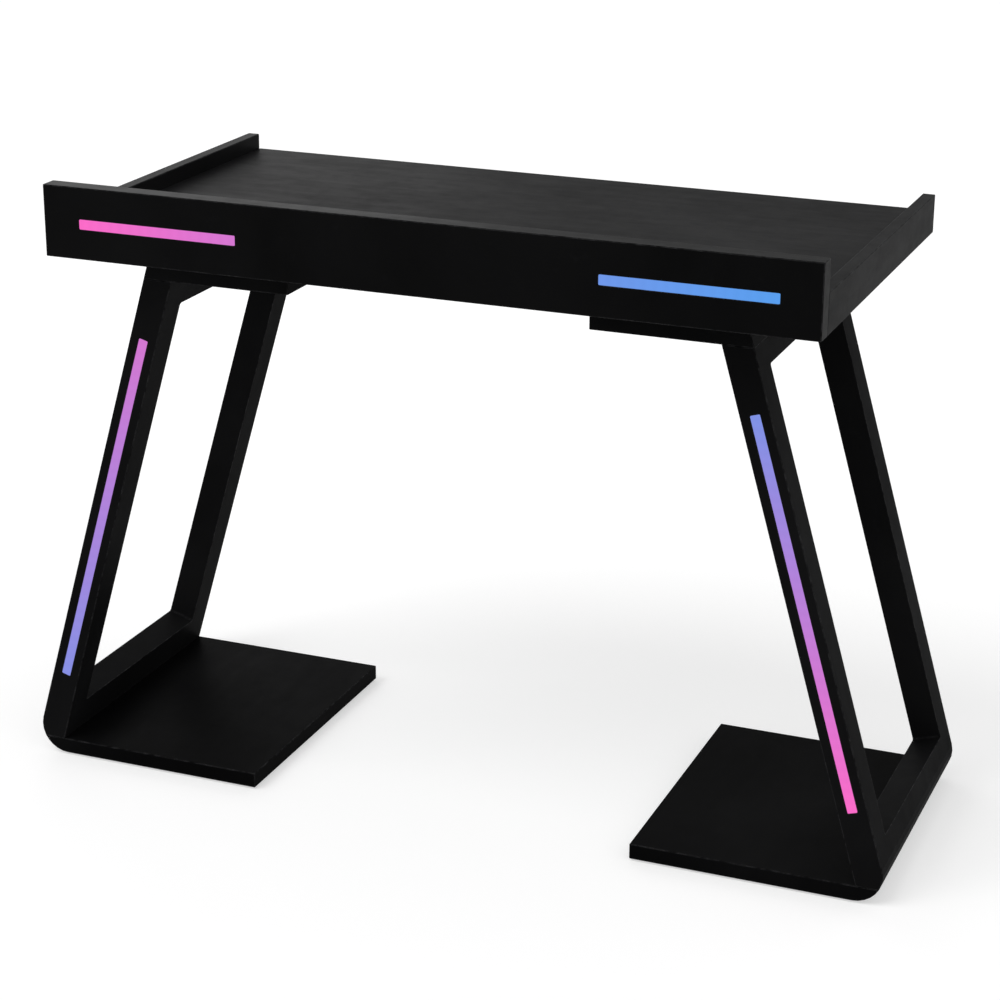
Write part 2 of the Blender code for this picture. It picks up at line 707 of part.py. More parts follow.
def build_tape(name, length, frame):
    """The light tape on the channel's bed, with its row of chips."""
    back = CHANNEL_BED - GAP
    front = back - TAPE_THICK
    reach = length / 2 - COVER_END_WALL - TAPE_END_SPACE
    half = TAPE_WIDTH / 2
    shape = bmesh.new()
    add_box(shape, (-reach, front, -half), (reach, back, half))
    tape = make_object(name, shape, "tape_white", frame)
    chips = bmesh.new()
    count = int((2 * reach - 2 * CHIP_SIZE) / CHIP_PITCH) + 1
    row = (count - 1) * CHIP_PITCH / 2
    for x in spread(count, -row, row):
        add_box(chips, (x - CHIP_SIZE / 2, front - CHIP_HEIGHT, -CHIP_SIZE / 2),
                (x + CHIP_SIZE / 2, front + TAPE_THICK / 2, CHIP_SIZE / 2))
    join(tape, chips, "chips")


def build_light_bar(label, length, frame):
    build_cover("led_cover_" + label, length, frame)
    build_channel("led_channel_" + label, length, frame)
    build_tape("led_tape_" + label, length, frame)


# Screws that hold the legs and plates

def build_foot_screws(side, label):
    """Screws that come up through the base plate into the foot of the leg frame."""
    length = BASE_THICK - COUNTERBORE_DEPTH + SCREW_GRIP
    for number, (x, y) in enumerate(foot_screws(side), 1):
        build_screw(f"foot_screw_{label}_{number}",
                    upright(x, y, BASE_BOTTOM_Z + COUNTERBORE_DEPTH - GAP), length)


def build_head_screws(side, label):
    """Screws that go down through the top plate into the head of the leg frame."""
    length = TOP_PLATE_THICK - COUNTERBORE_DEPTH + SCREW_GRIP
    for number, (x, y) in enumerate(head_screws(side), 1):
        build_screw(f"head_screw_{label}_{number}",
                    downward(x, y, TOP_PLATE_TOP_Z - COUNTERBORE_DEPTH + GAP), length)


def build_worktop_screws(side, label):
    """Screws that come up through the top plate into the worktop."""
    length = TOP_PLATE_THICK - COUNTERBORE_DEPTH + WORKTOP_SCREW_GRIP
    for number, (x, y) in enumerate(worktop_screws(side), 1):
        build_screw(f"worktop_screw_{label}_{number}",
                    upright(x, y, TOP_PLATE_BOTTOM_Z + COUNTERBORE_DEPTH - GAP), length)


# The light controller

def case_outline(inset):
    """The case's plan, drawn in by an inset."""
    half = CASE_LENGTH / 2 - inset
    return rounded_outline((-half, CASE_FRONT_Y + inset), (half, CASE_BACK_Y - inset),
                           CASE_CORNER - inset)


def build_controller_case():
    """A shell that is open below, with an ear at each end and holes in its back wall."""
    shape = bmesh.new()
    add_prism(shape, case_outline(0), CASE_RIM_Z, CASE_TOP_Z)
    case = make_object("controller_case", shape, "case_plastic")

    ears = bmesh.new()
    reach = CASE_LENGTH / 2 + EAR_LENGTH
    outline = rounded_outline((-reach, CASE_MIDDLE_Y - EAR_WIDTH / 2),
                              (reach, CASE_MIDDLE_Y + EAR_WIDTH / 2), CASE_CORNER)
    add_prism(ears, outline, CASE_TOP_Z - EAR_THICK, CASE_TOP_Z)
    join(case, ears, "ears")

    hollow = bmesh.new()
    add_prism(hollow, case_outline(CASE_WALL), CASE_RIM_Z - CASE_WALL, CASE_TOP_Z - CASE_WALL)
    cut(case, hollow, "hollow")

    stakes = bmesh.new()
    pin_end = BOARD_TOP_Z - BOARD_THICK - STAKE_PIN_PROUD
    profile = [(0, pin_end), (STAKE_PIN_RADIUS, pin_end), (STAKE_PIN_RADIUS, BOARD_TOP_Z + GAP),
               (STAKE_POST_RADIUS, BOARD_TOP_Z + GAP),
               (STAKE_POST_RADIUS, CASE_TOP_Z - CASE_WALL / 2), (0, CASE_TOP_Z - CASE_WALL / 2)]
    for x, y in stake_places():
        add_turned(stakes, profile, SCREW_SIDES, upright(x, y, 0))
    join(case, stakes, "stakes")

    holes = bmesh.new()
    for x, radius in ((POWER_BUTTON_X, BUTTON_RADIUS + BUTTON_SLACK),
                      (MODE_BUTTON_X, BUTTON_RADIUS + BUTTON_SLACK),
                      (INLET_X, INLET_RADIUS + GAP)):
        add_cylinder(holes, radius, -2 * CASE_WALL, CASE_WALL, BUTTON_SIDES,
                     back_wall_frame(x))
    for x, y in ear_places():
        add_cylinder(holes, CASE_SCREW_RADIUS + GAP, CASE_TOP_Z - 2 * EAR_THICK,
                     CASE_TOP_Z + EAR_THICK, SCREW_SIDES, upright(x, y, 0))
    cut(case, holes, "holes")


def build_controller_lid():
    """The lid under the case, with a lip that snaps inside the walls."""
    shape = bmesh.new()
    add_prism(shape, case_outline(0), CASE_BOTTOM_Z, CASE_BOTTOM_Z + LID_THICK)
    lid = make_object("controller_lid", shape, "case_plastic")
    lip_top = CASE_RIM_Z + LID_LIP_HEIGHT
    lip = bmesh.new()
    add_prism(lip, case_outline(CASE_WALL + GAP), CASE_BOTTOM_Z + LID_THICK / 2, lip_top)
    join(lid, lip, "lip")
    room = bmesh.new()
    add_prism(room, case_outline(CASE_WALL + GAP + LID_LIP_THICK), CASE_BOTTOM_Z + LID_THICK,
              lip_top + LID_LIP_HEIGHT)
    cut(lid, room, "room")


def build_controller_board():
    """The circuit board with its two switches, driver chip and output terminals."""
    inside = CASE_LENGTH / 2 - CASE_WALL - BOARD_SIDE_SPACE
    back = CASE_BACK_Y - CASE_WALL - BOARD_BACK_SPACE
    front = CASE_FRONT_Y + CASE_WALL + BOARD_SIDE_SPACE
    low = BOARD_TOP_Z - BOARD_THICK
    shape = bmesh.new()
    add_box(shape, (-inside, front, low), (inside, back, BOARD_TOP_Z))
    circuit = make_object("controller_board", shape, "circuit_board")

    parts = bmesh.new()
    sunk = BOARD_TOP_Z - BOARD_THICK / 2
    switch_front = CASE_BACK_Y + button_stem_end() - BUTTON_TRAVEL - GAP
    for x in (POWER_BUTTON_X, MODE_BUTTON_X):
        add_box(parts, (x - SWITCH_SIZE / 2, switch_front - SWITCH_SIZE, sunk),
                (x + SWITCH_SIZE / 2, switch_front, BUTTON_Z + SWITCH_SIZE / 2))
    chip = TERMINAL_LENGTH / 2
    add_box(parts, (-chip, CASE_MIDDLE_Y - chip, sunk),
            (chip, CASE_MIDDLE_Y, BOARD_TOP_Z + DRIVER_CHIP_HEIGHT))
    for x in (-TERMINAL_LENGTH, TERMINAL_LENGTH):
        add_box(parts, (x - chip, front + GAP, sunk),
                (x + chip - GAP, front + chip, BOARD_TOP_Z + TERMINAL_HEIGHT))
    join(circuit, parts, "components")

    notches = bmesh.new()
    for x, y in stake_places():
        add_cylinder(notches, STAKE_PIN_RADIUS + GAP, low - BOARD_THICK,
                     BOARD_TOP_Z + BOARD_THICK, SCREW_SIDES, upright(x, y, 0))
    wide = INLET_RADIUS + 2 * GAP
    add_box(notches, (INLET_X - wide, CASE_BACK_Y - INLET_LENGTH - GAP, low - BOARD_THICK),
            (INLET_X + wide, CASE_BACK_Y, BOARD_TOP_Z + BOARD_THICK))
    cut(circuit, notches, "notches")


def back_wall_frame(x):
    """A frame on the case's back face, local Z pointing out to the rear."""
    return pointing((0, 1, 0), (x, CASE_BACK_Y, BUTTON_Z))


def button_stem_end():
    """How far in from the back face a button's stem reaches at rest."""
    return -CASE_WALL - GAP - BUTTON_FLANGE_THICK - BUTTON_STEM_LENGTH


def build_button(name, x):
    """A cap through the back wall, kept in by a flange, with a stem to its switch."""
    flange_top = -CASE_WALL - GAP
    flange_low = flange_top - BUTTON_FLANGE_THICK
    flange = BUTTON_RADIUS + BUTTON_FLANGE
    profile = [(0, button_stem_end()), (BUTTON_STEM_RADIUS, button_stem_end()),
               (BUTTON_STEM_RADIUS, flange_low), (flange, flange_low), (flange, flange_top),
               (BUTTON_RADIUS, flange_top), (BUTTON_RADIUS, BUTTON_PROUD - BUTTON_CROWN),
               (BUTTON_RADIUS - BUTTON_CROWN, BUTTON_PROUD), (0, BUTTON_PROUD)]
    shape = bmesh.new()
    add_turned(shape, profile, BUTTON_SIDES)
    make_object(name, shape, "button_rubber", back_wall_frame(x))


def build_inlet():
    """A round low-voltage socket with a centre pin; its mouth is flush with the case."""
    flange_top = -CASE_WALL - GAP
    flange_low = flange_top - INLET_FLANGE
    flange = INLET_RADIUS + INLET_FLANGE
    profile = [(0, -INLET_LENGTH), (INLET_RADIUS, -INLET_LENGTH), (INLET_RADIUS, flange_low),
               (flange, flange_low), (flange, flange_top), (INLET_RADIUS, flange_top),
               (INLET_RADIUS, 0), (INLET_BORE, 0), (INLET_BORE, -INLET_BORE_DEPTH),
               (INLET_PIN, -INLET_BORE_DEPTH), (INLET_PIN, -INLET_PIN_RECESS),
               (0, -INLET_PIN_RECESS)]
    shape = bmesh.new()
    add_turned(shape, profile, SCREW_SIDES)
    make_object("power_inlet", shape, "inlet_plastic", back_wall_frame(INLET_X))


def build_controller_screws():
    for number, (x, y) in enumerate(ear_places(), 1):
        build_case_screw(f"controller_screw_{number}",
                         upright(x, y, CASE_TOP_Z - EAR_THICK - GAP))


def build_table():
    build_fascia()
    build_worktop()
    for side, label in ((-1, "left"), (1, "right")):
        build_side_rail(side, "side_rail_" + label)
        build_leg_frame(side, "leg_frame_" + label)
        build_base_plate(side, "base_plate_" + label)
        build_top_plate(side, "top_plate_" + label)
        build_floor_strips(side, label)
        build_light_bar("fascia_" + label, FASCIA_BAR_LENGTH, bar_frame_on_fascia(side))
        build_light_bar("leg_" + label, LEG_BAR_LENGTH, bar_frame_on_leg(side))
        build_foot_screws(side, label)
        build_head_screws(side, label)
        build_worktop_screws(side, label)
    build_controller_case()
    build_controller_lid()
    build_controller_board()
    build_button("power_button", POWER_BUTTON_X)
    build_button("mode_button", MODE_BUTTON_X)
    build_inlet()
    build_controller_screws()


clear_scene()
build_table()
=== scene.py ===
"""Looks for the DJ table: materials for every piece, a plain white stage, lights and a camera."""

import math

import bpy
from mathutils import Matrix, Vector


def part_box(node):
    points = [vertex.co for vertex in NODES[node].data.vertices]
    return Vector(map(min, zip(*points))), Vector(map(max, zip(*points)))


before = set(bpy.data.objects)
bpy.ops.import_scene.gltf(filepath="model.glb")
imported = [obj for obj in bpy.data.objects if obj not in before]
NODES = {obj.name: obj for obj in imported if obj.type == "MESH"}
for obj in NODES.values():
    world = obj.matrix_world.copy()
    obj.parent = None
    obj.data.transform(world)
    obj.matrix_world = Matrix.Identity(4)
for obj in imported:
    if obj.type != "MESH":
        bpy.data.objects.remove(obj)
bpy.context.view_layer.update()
WHITE = (1.0, 1.0, 1.0, 1.0)
BLACK = (0.0, 0.0, 0.0, 1.0)


# Node graphs

# Places of the colour sockets in a Mix node, which has several sockets of each name
MIX_FACTOR, MIX_FIRST, MIX_SECOND, MIX_RESULT = 0, 6, 7, 2


class Graph:
    """A short way to write the nodes of a material or of the world."""

    def __init__(self, owner, output):
        self.owner = owner
        owner.use_nodes = True
        self.tree = owner.node_tree
        self.tree.nodes.clear()
        self.output = self.add(output)

    def add(self, kind, **settings):
        node = self.tree.nodes.new(kind)
        for key, value in settings.items():
            setattr(node, key, value)
        return node

    def put(self, node, name, value):
        """Set a socket to a value, or link it where the value is another node's socket."""
        socket = node.inputs[name]
        if isinstance(value, bpy.types.NodeSocket):
            self.tree.links.new(value, socket)
        else:
            socket.default_value = value

    def show(self, shader):
        self.put(self.output, "Surface", shader.outputs[0])

    def math(self, operation, first, second=None):
        node = self.add("ShaderNodeMath", operation=operation)
        self.put(node, 0, first)
        if second is not None:
            self.put(node, 1, second)
        return node.outputs[0]

    def ramp(self, value, low, high, to_low=0.0, to_high=1.0, shape="LINEAR"):
        """The value taken from the range low to high into the range to_low to to_high."""
        node = self.add("ShaderNodeMapRange", interpolation_type=shape)
        for name, what in (("Value", value), ("From Min", low), ("From Max", high),
                           ("To Min", to_low), ("To Max", to_high)):
            self.put(node, name, what)
        return node.outputs["Result"]

    def seen(self):
        """1 for what the camera sees, also in gloss and through glass, and 0 for other light."""
        path = self.add("ShaderNodeLightPath").outputs
        direct = self.math("MAXIMUM", path["Is Camera Ray"], path["Is Glossy Ray"])
        return self.math("MAXIMUM", direct, path["Is Transmission Ray"])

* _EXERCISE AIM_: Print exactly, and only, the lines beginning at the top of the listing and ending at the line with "# Screws that hold the legs and plates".

* _RESULT OF THE EXERCISE_:
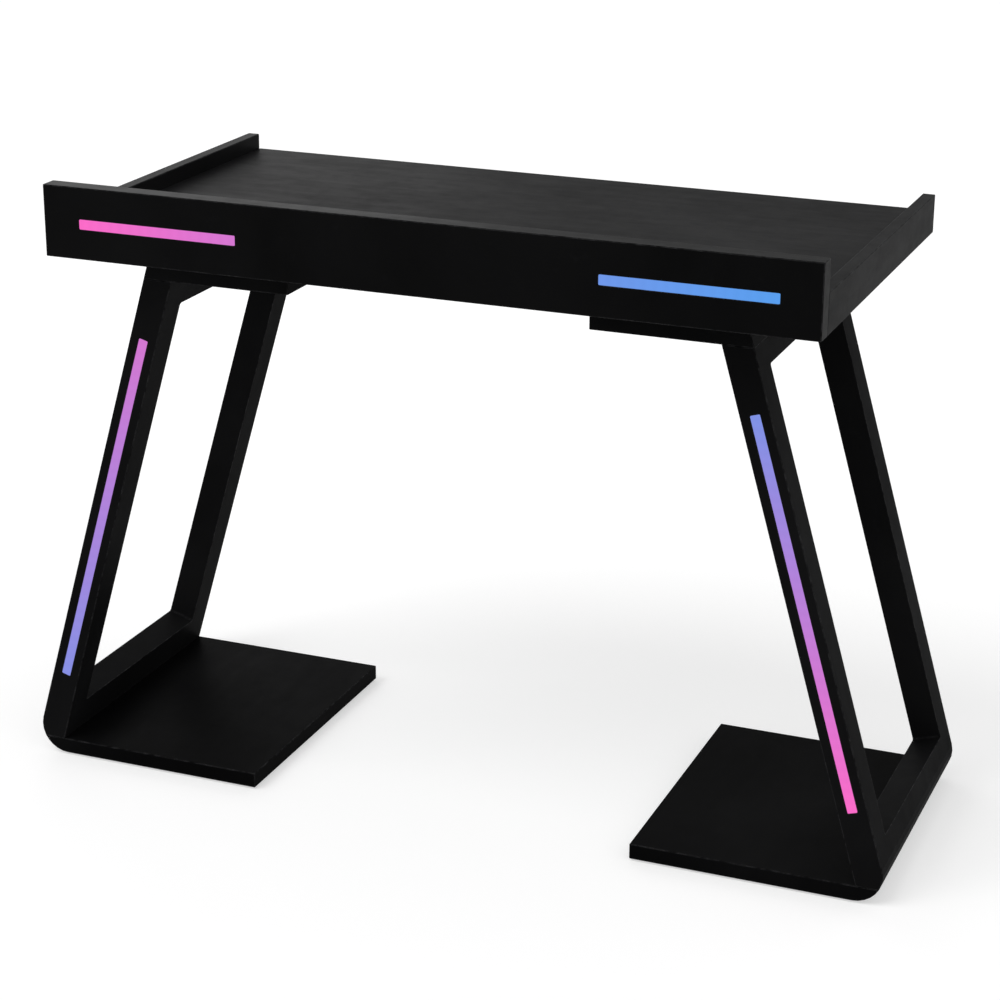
Write part 2 of the Blender code for this picture. It picks up at line 707 of part.py. More parts follow.
def build_tape(name, length, frame):
    """The light tape on the channel's bed, with its row of chips."""
    back = CHANNEL_BED - GAP
    front = back - TAPE_THICK
    reach = length / 2 - COVER_END_WALL - TAPE_END_SPACE
    half = TAPE_WIDTH / 2
    shape = bmesh.new()
    add_box(shape, (-reach, front, -half), (reach, back, half))
    tape = make_object(name, shape, "tape_white", frame)
    chips = bmesh.new()
    count = int((2 * reach - 2 * CHIP_SIZE) / CHIP_PITCH) + 1
    row = (count - 1) * CHIP_PITCH / 2
    for x in spread(count, -row, row):
        add_box(chips, (x - CHIP_SIZE / 2, front - CHIP_HEIGHT, -CHIP_SIZE / 2),
                (x + CHIP_SIZE / 2, front + TAPE_THICK / 2, CHIP_SIZE / 2))
    join(tape, chips, "chips")


def build_light_bar(label, length, frame):
    build_cover("led_cover_" + label, length, frame)
    build_channel("led_channel_" + label, length, frame)
    build_tape("led_tape_" + label, length, frame)


# Screws that hold the legs and plates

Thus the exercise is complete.